Repeat exactly, and only, the lines from the one that contains "Write part 2 of" through the one that contains "painted_shade: tuple[float, float, float]", both ends included.

Records provided:

·····

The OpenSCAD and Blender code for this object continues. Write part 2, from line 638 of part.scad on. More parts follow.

·····

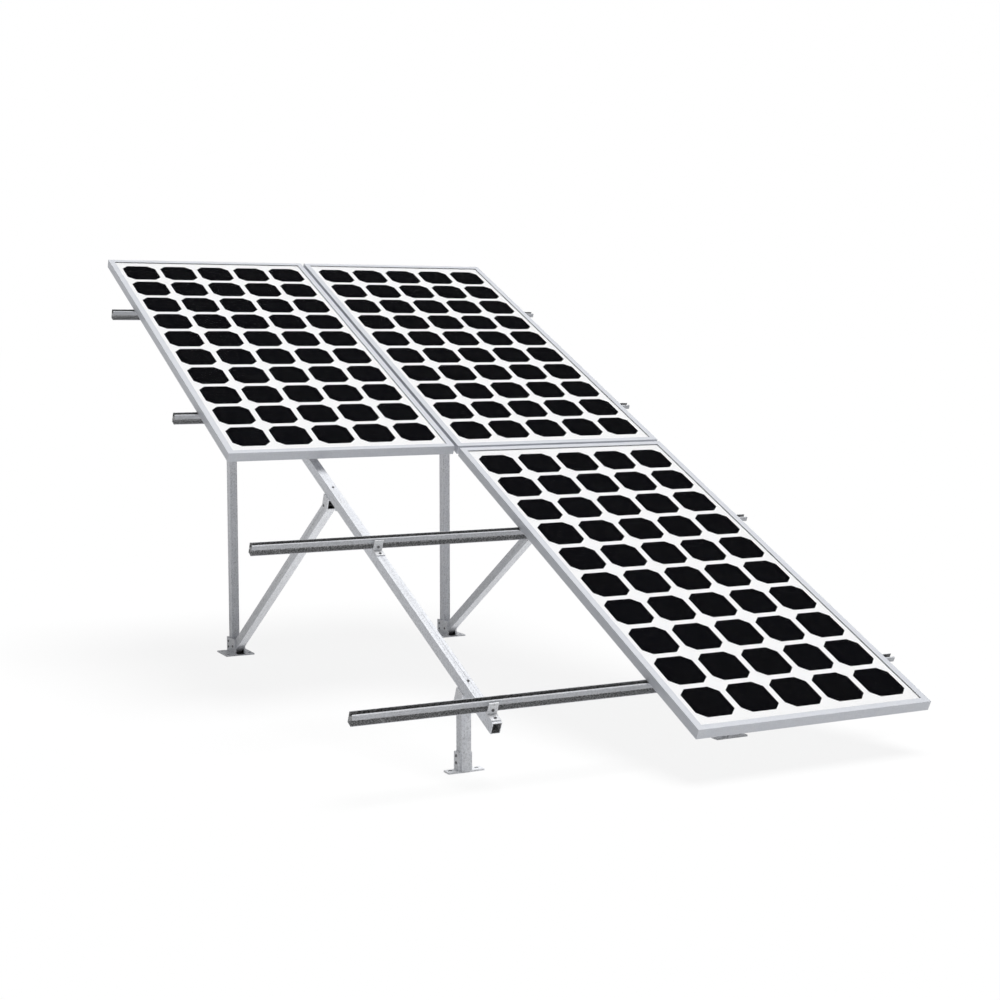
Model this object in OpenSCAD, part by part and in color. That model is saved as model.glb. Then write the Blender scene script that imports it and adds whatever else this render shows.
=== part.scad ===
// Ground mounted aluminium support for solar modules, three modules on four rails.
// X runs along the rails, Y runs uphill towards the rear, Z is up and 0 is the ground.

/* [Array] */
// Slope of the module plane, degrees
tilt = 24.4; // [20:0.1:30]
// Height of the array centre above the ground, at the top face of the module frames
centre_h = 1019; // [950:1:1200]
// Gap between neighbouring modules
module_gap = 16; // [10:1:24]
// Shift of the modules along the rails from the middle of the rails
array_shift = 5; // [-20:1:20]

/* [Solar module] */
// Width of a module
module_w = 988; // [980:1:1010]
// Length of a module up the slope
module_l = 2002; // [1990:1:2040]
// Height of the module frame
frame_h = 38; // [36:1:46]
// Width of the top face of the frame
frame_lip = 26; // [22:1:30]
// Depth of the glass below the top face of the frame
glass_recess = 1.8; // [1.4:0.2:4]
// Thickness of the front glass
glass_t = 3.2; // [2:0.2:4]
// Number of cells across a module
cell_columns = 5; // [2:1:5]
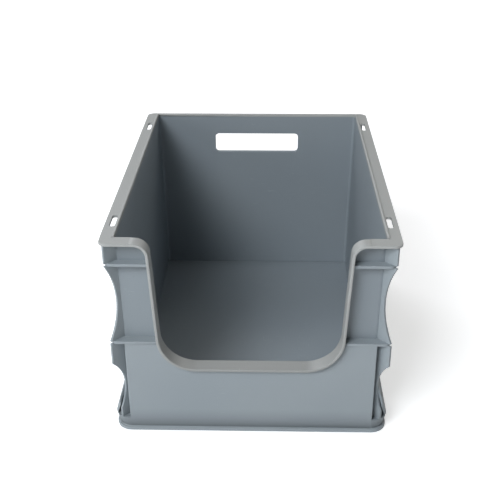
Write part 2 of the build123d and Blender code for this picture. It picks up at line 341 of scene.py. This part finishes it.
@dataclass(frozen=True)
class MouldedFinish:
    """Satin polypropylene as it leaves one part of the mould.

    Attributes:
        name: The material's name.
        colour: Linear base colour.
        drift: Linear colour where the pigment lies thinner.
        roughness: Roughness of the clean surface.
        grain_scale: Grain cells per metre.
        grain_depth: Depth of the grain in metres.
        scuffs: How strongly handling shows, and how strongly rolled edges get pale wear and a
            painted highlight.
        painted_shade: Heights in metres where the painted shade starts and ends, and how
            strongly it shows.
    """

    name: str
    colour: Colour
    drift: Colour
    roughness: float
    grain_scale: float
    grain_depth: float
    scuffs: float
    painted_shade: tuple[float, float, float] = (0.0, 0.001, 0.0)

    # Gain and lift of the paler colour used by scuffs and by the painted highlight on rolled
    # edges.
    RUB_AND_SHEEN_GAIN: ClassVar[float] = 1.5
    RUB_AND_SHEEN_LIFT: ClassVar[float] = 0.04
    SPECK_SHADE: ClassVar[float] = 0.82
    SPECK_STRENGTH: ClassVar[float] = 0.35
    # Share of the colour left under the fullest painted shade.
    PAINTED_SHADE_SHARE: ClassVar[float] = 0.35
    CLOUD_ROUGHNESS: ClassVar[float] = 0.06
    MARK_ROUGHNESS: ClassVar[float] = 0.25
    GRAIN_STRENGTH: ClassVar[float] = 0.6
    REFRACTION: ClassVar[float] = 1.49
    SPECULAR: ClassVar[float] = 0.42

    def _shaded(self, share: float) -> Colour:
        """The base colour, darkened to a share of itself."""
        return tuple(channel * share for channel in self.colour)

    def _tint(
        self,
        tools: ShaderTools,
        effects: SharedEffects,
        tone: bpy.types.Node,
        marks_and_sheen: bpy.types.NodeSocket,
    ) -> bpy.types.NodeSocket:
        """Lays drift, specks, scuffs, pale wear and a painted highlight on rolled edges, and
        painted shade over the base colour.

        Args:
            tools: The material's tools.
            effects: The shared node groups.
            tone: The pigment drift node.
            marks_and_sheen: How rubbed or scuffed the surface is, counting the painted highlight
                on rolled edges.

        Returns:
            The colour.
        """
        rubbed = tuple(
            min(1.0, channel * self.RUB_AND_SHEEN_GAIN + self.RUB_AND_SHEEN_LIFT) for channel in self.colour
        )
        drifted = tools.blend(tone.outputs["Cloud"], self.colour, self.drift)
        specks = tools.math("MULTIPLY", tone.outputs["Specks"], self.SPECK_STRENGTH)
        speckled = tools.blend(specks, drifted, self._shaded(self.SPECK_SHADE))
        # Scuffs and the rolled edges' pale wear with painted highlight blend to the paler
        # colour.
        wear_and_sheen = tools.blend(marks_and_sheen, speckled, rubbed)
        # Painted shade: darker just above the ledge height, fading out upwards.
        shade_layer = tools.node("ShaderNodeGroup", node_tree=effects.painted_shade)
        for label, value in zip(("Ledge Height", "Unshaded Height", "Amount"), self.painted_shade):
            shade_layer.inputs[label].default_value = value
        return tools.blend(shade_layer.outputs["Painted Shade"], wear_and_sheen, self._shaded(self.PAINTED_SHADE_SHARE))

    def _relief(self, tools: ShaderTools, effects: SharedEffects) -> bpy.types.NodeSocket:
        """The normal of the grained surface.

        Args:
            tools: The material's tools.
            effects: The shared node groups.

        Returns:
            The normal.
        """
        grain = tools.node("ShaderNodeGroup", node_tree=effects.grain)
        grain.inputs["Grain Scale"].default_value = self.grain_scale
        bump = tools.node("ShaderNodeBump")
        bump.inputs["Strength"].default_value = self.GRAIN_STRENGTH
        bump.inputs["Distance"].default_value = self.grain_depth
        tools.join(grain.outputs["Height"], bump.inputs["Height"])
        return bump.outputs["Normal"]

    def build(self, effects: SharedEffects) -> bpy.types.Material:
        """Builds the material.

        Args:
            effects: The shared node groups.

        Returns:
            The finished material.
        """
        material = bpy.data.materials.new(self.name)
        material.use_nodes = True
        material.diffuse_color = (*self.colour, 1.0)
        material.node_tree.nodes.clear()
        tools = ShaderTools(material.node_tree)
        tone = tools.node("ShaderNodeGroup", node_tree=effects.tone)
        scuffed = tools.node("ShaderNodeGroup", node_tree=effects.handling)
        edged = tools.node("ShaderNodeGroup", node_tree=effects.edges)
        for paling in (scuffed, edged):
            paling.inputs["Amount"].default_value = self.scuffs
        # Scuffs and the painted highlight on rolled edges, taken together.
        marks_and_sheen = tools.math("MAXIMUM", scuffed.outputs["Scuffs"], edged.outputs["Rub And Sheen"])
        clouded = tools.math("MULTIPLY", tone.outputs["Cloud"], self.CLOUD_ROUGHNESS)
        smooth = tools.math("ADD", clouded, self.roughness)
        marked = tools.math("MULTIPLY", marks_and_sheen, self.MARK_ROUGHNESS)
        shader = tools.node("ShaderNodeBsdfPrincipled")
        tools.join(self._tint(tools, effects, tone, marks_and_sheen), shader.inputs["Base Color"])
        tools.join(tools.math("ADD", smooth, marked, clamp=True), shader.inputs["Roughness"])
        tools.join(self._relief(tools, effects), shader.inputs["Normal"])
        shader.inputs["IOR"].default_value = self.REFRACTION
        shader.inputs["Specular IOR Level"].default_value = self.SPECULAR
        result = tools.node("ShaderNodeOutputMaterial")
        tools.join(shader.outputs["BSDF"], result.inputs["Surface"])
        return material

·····

Exercise response:
Write part 2 of the build123d and Blender code for this picture. It picks up at line 341 of scene.py. This part finishes it.
@dataclass(frozen=True)
class MouldedFinish:
    """Satin polypropylene as it leaves one part of the mould.

    Attributes:
        name: The material's name.
        colour: Linear base colour.
        drift: Linear colour where the pigment lies thinner.
        roughness: Roughness of the clean surface.
        grain_scale: Grain cells per metre.
        grain_depth: Depth of the grain in metres.
        scuffs: How strongly handling shows, and how strongly rolled edges get pale wear and a
            painted highlight.
        painted_shade: Heights in metres where the painted shade starts and ends, and how
            strongly it shows.
    """

    name: str
    colour: Colour
    drift: Colour
    roughness: float
    grain_scale: float
    grain_depth: float
    scuffs: float
    painted_shade: tuple[float, float, float] = (0.0, 0.001, 0.0)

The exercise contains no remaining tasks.